Hi all! A little background and sorry for the long post.
I'd like some advice on how to handle a little dilemma I'll be having on our wedding day. My older sister is divorced with two kids. Her now girlfriend and her daughter live with them, and they have been in a relationship for about 4 years. Her girlfriend told my twin sister she bought a ring and is going to propose. However, they refuse to come out to anyone, no engagement has been made, and when my parents ask my sister if they are in a relationship, it's never actually answered. (My parents are fully aware they are together and more than friends.) It's caused some strife in my family, but everyone seems to be fine with each other lately.

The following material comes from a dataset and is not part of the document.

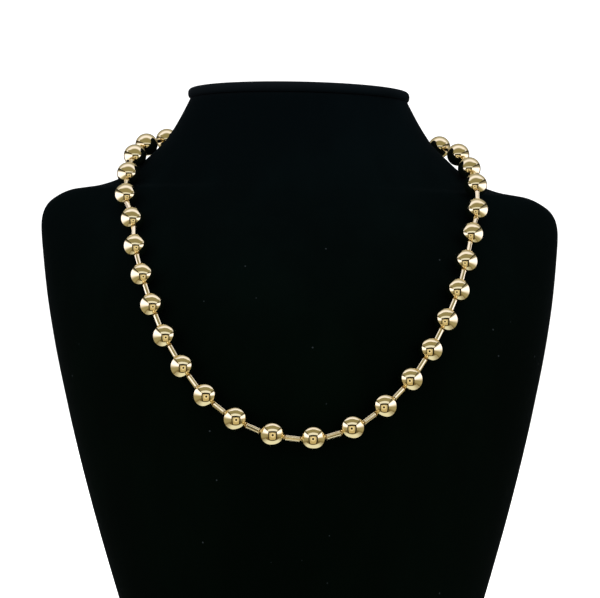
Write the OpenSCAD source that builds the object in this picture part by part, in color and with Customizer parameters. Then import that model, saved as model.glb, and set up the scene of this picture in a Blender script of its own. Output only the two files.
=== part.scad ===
// Ball chain necklace on a plain neck bust.
// Round balls and short barrel links alternate along one closed loop. The loop
// lies on the bust: over the chest, across both shoulders and round the neck.
// Lengths are in mm, angles in degrees. The bust stands on z = 0, its chest
// faces -Y, and the origin is the middle of its base. Left and right are as
// seen from the front, so +X is to the right.

/* [Chain] */
// Diameter of a ball
bead_d = 9.5; // [7:0.5:11]
// Number of balls. The barrels fill what is left between them
bead_count = 35; // [30:1:42]
// Diameter of the barrel of a link
barrel_d = 2.1; // [1.4:0.1:3]
// Bare neck of a link, between its barrel and each ball
link_gap = 0.15; // [0.15:0.05:1]
// Diameter of the neck of a link
link_neck_d = 1.1; // [0.8:0.1:1.4]
// Thickness of a ball's wall
bead_wall = 0.6; // [0.4:0.1:1]
// How far the chain is slid round the neck, leftwards at the back
chain_slide = 5; // [-7:0.2:7]

/* [Clasp] */
// Diameter of the clasp's barrel
clasp_d = 6; // [4:0.5:7]

/* [Bust] */
// Height of the bust below its neck cap
bust_h = 241; // [200:1:290]
// Width over the shoulders
bust_w = 217; // [180:1:260]
// Width of the base
base_w = 126; // [100:1:150]
// How far the chest stands out in front of the base's middle
chest_reach = 69; // [60:1:80]
// How far the back stands out behind the base's middle
back_reach = 68; // [60:1:80]
// Width of the neck at its top
neck_w = 92.5; // [80:1:105]
// How far the neck's top stands out in front of the base's middle
neck_reach = 1.5; // [-4:0.5:8]
// How much lower the right shoulder is than the left
shoulder_drop = 5.6; // [0:0.1:8]

/* [Neck cap] */
// Thickness of the oval cap on the neck
cap_t = 4.3; // [3:0.1:8]
// How far the cap stands out past the neck
cap_lip = 0.8; // [0.4:0.1:2]

/* [Fit] */
// Clearance between a ball and the velvet under it
seat_gap = 0.2; // [0.2:0.05:0.6]
// Clearance of a link's neck in a ball's hole, on the radius
hole_gap = 0.3; // [0.15:0.05:0.4]
// Clearance between the cap and the neck
cap_gap = 0.2; // [0.1:0.05:0.4]

/* [Hidden] */
$fn = 48;

// Sections of the bust from the base up. In each row:
//   height, as a share of bust_h
//   half width, from 0 at the neck's to 1 at the shoulders' (below the
//     shoulders, from 0 at the base's to 1 at the shoulders')
//   place of the widest line, as a share of the neck's middle
//   front, from 0 at the neck's front to 1 at chest_reach
//   fullness of the front, 1 for a half ellipse
//   back, as a share of back_reach
//   fullness of the back
sections = [
    [0,     0,     0,    0.83,  0.84,  0.86,  0.97],
    [0.15,  0.255, 0.14, 0.945, 0.82,  0.9,   0.96],
    [0.278, 0.463, 0.26, 0.98,  0.81,  0.93,  0.95],
    [0.394, 0.632, 0.36, 0.98,  0.815, 0.945, 0.94],
    [0.486, 0.75,  0.45, 0.955, 0.835, 0.955, 0.93],
    [0.568, 0.848, 0.54, 0.88,  0.838, 0.96,  0.92],
    [0.65,  0.927, 0.62, 0.728, 0.827, 0.965, 0.9],
    [0.725, 0.976, 0.68, 0.527, 0.792, 0.965, 0.88],
    [0.775, 1,     0.76, 0.37,  0.713, 0.965, 0.87],
    [0.805, 0.974, 0.82, 0.282, 0.65,  0.965, 0.86],
    [0.823, 0.904, 0.85, 0.236, 0.64,  0.965, 0.86],
    [0.836, 0.797, 0.88, 0.207, 0.665, 0.965, 0.86],
    [0.843, 0.636, 0.91, 0.193, 0.71,  0.967, 0.87],
    [0.856, 0.488, 0.94, 0.168, 0.773, 0.972, 0.88],
    [0.878, 0.362, 0.97, 0.126, 0.833, 0.98,  0.9],
    [0.9,   0.268, 0.99, 0.079, 0.887, 0.99,  0.93],
    [0.927, 0.165, 1,    0.04,  0.94,  1,     0.96],
    [0.963, 0.075, 1,    0.012, 0.98,  0.99,  0.98],
    [1,     0,     1,    0,     1,     0.975, 1]
];
// Number of the widest section, counted from the base
widest = 8;

// Where the chain lies, from the back of the neck over the left shoulder, the
// chest and the right shoulder: height on the bust as a share of bust_h, angle
// round it from the right hand side, and how far the chain's stiffness keeps the
// balls off it, as a share of bead_r
route = [
    [0.938, 90,    0],
    [0.937, 108,   0],
    [0.935, 128,   0],
    [0.93,  146.5, 0],
    [0.919, 164,   0],
    [0.904, 178,   0],
    [0.878, 196,   0],
    [0.843, 216.5, 0],
    [0.808, 230,   0],
    [0.772, 233,   0],
    [0.717, 234.5, 0],
    [0.633, 238.5, 0],
    [0.554, 244,   0],
    [0.484, 252.5, 0],
    [0.447, 263,   0],
    [0.439, 272,   0],
    [0.456, 281,   0],
    [0.505, 290.5, 0],
    [0.576, 298,   0],
    [0.663, 304,   0],
    [0.741, 307.5, 0],
    [0.797, 310.5, 0],
    [0.833, 316,   0.02],
    [0.866, 340,   0.03],
    [0.893, 356,   0.02],
    [0.912, 372,   0],
    [0.928, 392.5, 0],
    [0.935, 413,   0],
    [0.937, 432,   0]
];

bead_r = bead_d/2;
hole_r = link_neck_d/2 + hole_gap;
head_r = hole_r + 0.75*bead_wall;
n_sections = len(sections);
neck_rear = back_reach*sections[n_sections - 1][5];
neck_mid = (neck_rear - neck_reach)/2;
n_route = len(route);
ring_points = 64;

// Smooth curve through b and c, with a before them and d after
function curve(a, b, c, d, t) =
    0.5*(2*b + (c - a)*t + (2*a - 5*b + 4*c - d)*t*t + (3*b - a - 3*c + d)*t*t*t);

// Row i of the sections, carried on past either end
function row(i) =
    i < 0 ? 2*sections[0] - sections[1]
    : i > n_sections - 1 ? 2*sections[n_sections - 1] - sections[n_sections - 2]
    : sections[i];

// Section at place v, where 0 is the base and n_sections - 1 the top
function section(v) =
    let (i = min(max(floor(v), 0), n_sections - 2))
    curve(row(i - 1), row(i), row(i + 1), row(i + 2), v - i);

function mix(a, b, t) = a + (b - a)*t;

// Share by which a side of a section stands out, between its widest line, where
// s is 0, and its middle, where s is 1
function plump(fullness, s) = s*(1 - 4*(1 - fullness)*s*(1 - s));

// Point of the bust's surface at place v and angle a
function skin(v, a) =
    let (
        s = section(v),
        half_w = mix(v < widest ? base_w/2 : neck_w/2, bust_w/2, s[1]),
        mid = neck_mid*s[2],
        front = -mix(neck_reach, chest_reach, s[3]),
        back = back_reach*s[5],
        x = half_w*cos(a),
        y = sin(a) < 0
            ? mix(mid, front, plump(s[4], -sin(a)))
            : mix(mid, back, plump(s[6], sin(a))),
        lean = min(max(s[0]/0.83, 0), 1)
    )
    [x, y, bust_h*s[0] - shoulder_drop*lean*x/bust_w];

// Direction square to the surface at place v and angle a
function outward(v, a) =
    let (
        along = skin(v, a + 0.5) - skin(v, a - 0.5),
        upward = skin(v + 0.02, a) - skin(v - 0.02, a),
        n = cross(along, upward)
    )
    n/norm(n);

// Place of a height share among the sections
heights = [for (i = [0 : 10*(n_sections - 1)]) [section(i/10)[0], i/10]];
function place_of(share) = lookup(share, heights);

// Centre of a ball that lies at row r of the route
function seat(r) =
    let (v = place_of(r[0]))
    skin(v, r[1]) + (bead_r*(1 + r[2]) + seat_gap)*outward(v, r[1]);
knots = [for (r = route) seat(r)];
function knot(i) = knots[i - n_route*floor(i/n_route)];

// Centre line of the chain at place t, where a whole lap is n_route
function line_at(t) =
    let (i = floor(t))
    curve(knot(i - 1), knot(i), knot(i + 1), knot(i + 2), t - i);

// The centre line's points and the length of the line up to each
line_steps = 10*n_route;
line_points = [for (i = [0 : line_steps]) line_at(i/10)];
line_lengths = [for (i = 0, s = 0; i <= line_steps;
    s = s + (i < line_steps ? norm(line_points[i + 1] - line_points[i]) : 0), i = i + 1) [s, i/10]];
loop_l = line_lengths[line_steps][0];

// Place along the loop at a length from its start
function at_length(s) = line_at(lookup(s - loop_l*floor(s/loop_l), line_lengths));

// The balls are spaced evenly round the loop, and the clasp takes the place of one
places = bead_count + 1;
pitch = loop_l/places;
barrel_l = pitch - bead_d - 2*link_gap;

// Centre of ball i. Number 0, behind the neck, is the clasp's place
function centre(i) = at_length(chain_slide + i*pitch);
// Direction of ball i's hole, halfway between its two links'
function heading(i) =
    let (d = centre(i + 1) - centre(i - 1))
    d/norm(d);
// The two holes of ball i, where the links leave it
function hole_after(i) = centre(i) + bead_r*heading(i);
function hole_before(i) = centre(i) - bead_r*heading(i);

function bead_name(i) = str("bead_", i < 10 ? "0" : "", i);

// Turns the Z axis to a direction
module point_along(d) {
    rotate([0, acos(d[2]/norm(d)), atan2(d[1], d[0])]) children();
}

// Closed skin through rings of equally many points, flat at both ends
module skin_through(rings) {
    k = len(rings[0]);
    n = len(rings);
    polyhedron(
        points = [for (r = rings) each r],
        faces = concat(
            [[for (j = [0 : k - 1]) j]],
            [for (i = [0 : n - 2], j = [0 : k - 1])
                let (a = i*k + j, b = i*k + (j + 1)%k) each [[a, b + k, b], [a, a + k, b + k]]],
            [[for (j = [k - 1 : -1 : 0]) (n - 1)*k + j]]
        )
    );
}

// Torso and neck in one, with a flat base
module bust_form() {
    color([0.04, 0.045, 0.055])
    skin_through([for (i = [0 : 2*(n_sections - 1)])
        [for (j = [0 : ring_points - 1]) skin(i/2, 360*j/ring_points)]]);
}

// Oval cap on the neck, with a rounded edge
module neck_cap() {
    edge = cap_t*0.4;
    // inset from the cap's outline and height, up the rounded edge
    profile = concat(
        [for (a = [-90 : 30 : 0]) [edge*(1 - cos(a)), edge*(1 + sin(a))]],
        [for (a = [0 : 30 : 90]) [edge*(1 - cos(a)), cap_t - edge*(1 - sin(a))]]
    );
    reach = (neck_rear + neck_reach)/2;
    lean = -shoulder_drop/bust_w;
    color([0.05, 0.055, 0.065])
    skin_through([for (p = profile)
        [for (j = [0 : ring_points - 1])
            let (
                a = 360*j/ring_points,
                x = (neck_w/2 + cap_lip - p[0])*cos(a),
                y = neck_mid + (reach + cap_lip - p[0])*sin(a)
            )
            [x, y, bust_h + cap_gap + p[1] + lean*x]]]);
}

// Hollow ball with a hole at each end
module bead(i) {
    color([0.92, 0.72, 0.36])
    translate(centre(i)) point_along(heading(i))
    difference() {
        sphere(r = bead_r);
        sphere(r = bead_r - bead_wall);
        cylinder(h = 2*bead_d, r = hole_r, center = true);
    }
}

// Link between two holes: a barrel, a neck at each end, and the head that
// holds each neck in its ball
module link(from, to, body_l, body_d) {
    span = norm(to - from);
    neck_end = span/2 + bead_wall + hole_gap;
    head_l = 2*head_r;
    nr = link_neck_d/2;
    br = body_d/2;
    b = body_l/2;
    edge = br/4;
    translate((from + to)/2) point_along(to - from)
    rotate_extrude()
    polygon([
        [0, -neck_end - head_l], [head_r*0.6, -neck_end - head_l],
        [head_r, -neck_end - head_l*0.7], [head_r, -neck_end - head_l*0.3],
        [nr, -neck_end],
        [nr, -b], [br - edge, -b], [br, -b + edge],
        [br, b - edge], [br - edge, b], [nr, b],
        [nr, neck_end],
        [head_r, neck_end + head_l*0.3], [head_r, neck_end + head_l*0.7],
        [head_r*0.6, neck_end + head_l], [0, neck_end + head_l]
    ]);
}

// The barrel links between the balls
module connector_links() {
    color([0.9, 0.7, 0.32])
    for (i = [1 : bead_count - 1])
        link(hole_after(i), hole_before(i + 1), barrel_l, barrel_d);
}

// Plain barrel behind the neck that closes the loop
module barrel_clasp() {
    from = hole_after(bead_count);
    to = hole_before(places + 1);
    color([0.9, 0.7, 0.32])
    link(from, to, norm(to - from) - 2*link_gap, clasp_d);
}

bust_form();
neck_cap();
for (i = [1 : bead_count]) bead(i);
connector_links();
barrel_clasp();
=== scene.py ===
import math
import random

import bmesh
import bpy
import numpy as np
from mathutils import Matrix, Vector


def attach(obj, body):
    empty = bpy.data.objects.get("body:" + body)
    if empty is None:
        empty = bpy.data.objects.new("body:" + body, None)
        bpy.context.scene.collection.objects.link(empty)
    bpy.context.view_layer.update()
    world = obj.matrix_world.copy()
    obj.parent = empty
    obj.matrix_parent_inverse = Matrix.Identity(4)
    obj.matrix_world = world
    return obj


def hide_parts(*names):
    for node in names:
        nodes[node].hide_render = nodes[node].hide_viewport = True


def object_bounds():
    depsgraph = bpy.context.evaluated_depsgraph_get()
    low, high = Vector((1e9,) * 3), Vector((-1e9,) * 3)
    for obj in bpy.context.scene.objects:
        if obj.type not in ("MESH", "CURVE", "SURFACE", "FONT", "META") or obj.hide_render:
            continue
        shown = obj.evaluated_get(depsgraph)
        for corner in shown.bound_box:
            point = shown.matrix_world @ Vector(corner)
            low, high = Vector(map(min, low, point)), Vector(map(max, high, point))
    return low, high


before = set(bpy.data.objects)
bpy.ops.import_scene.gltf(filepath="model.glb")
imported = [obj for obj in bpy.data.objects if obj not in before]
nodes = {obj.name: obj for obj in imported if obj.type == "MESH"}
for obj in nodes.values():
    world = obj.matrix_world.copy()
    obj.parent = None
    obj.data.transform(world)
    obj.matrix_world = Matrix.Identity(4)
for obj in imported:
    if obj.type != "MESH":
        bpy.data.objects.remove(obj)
cadBox = [list(corner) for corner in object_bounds()]
mm = 0.001
print("frame loaded,", len(nodes), "nodes")


# Camera, where the photograph was taken from

camera = {
    "place": (0, -0.706, 0.157),
    "lens": 104.1,  # mm, on a sensor 36 mm wide
    "roll": 0.35,  # degrees to the right, so the picture leans left
}


def placeCamera():
    data = bpy.data.cameras.new("photoCamera")
    data.sensor_width = 36
    data.lens = camera["lens"]
    data.clip_start = 0.02
    data.clip_end = 30
    seen = bpy.data.objects.new("photoCamera", data)
    seen.location = camera["place"]
    seen.rotation_euler = (math.radians(90), math.radians(camera["roll"]), 0)
    bpy.context.scene.collection.objects.link(seen)
    bpy.context.scene.camera = seen


placeCamera()
bpy.context.scene.view_settings.view_transform = "Standard"
print("camera placed")


# Shader sums: arithmetic on a Wire adds Math nodes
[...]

Fast forward to yesterday evening on the phone with my twin sister and she asked if her new boyfriend would be in pictures or just be dismissed to the cocktail hour. I told her he and the other SO's will go to cocktail hour while we all take formal family/wedding party photos. She then asked what I'm going to do with my older sister's girlfriend. They both, a long with their kids, are in the wedding and will be in the wedding party pictures, but I was only expecting actual family (my older sister and her two kids) to be in the family photos. I know she is going to take offense to this when I say her girlfriend and her daughter aren't going to be in the family photo and now I don't know what to do. She is technically not family at the moment but I feel like asking her to not be in the family photos will make her feel excluded. I absolutely adore her and mean nothing personal by it. I just look at formal family photos as ones with people who are blood or married/engaged into the family.
Am I wrong to think like this? Should I just suck it up and have her included to make everyone happy?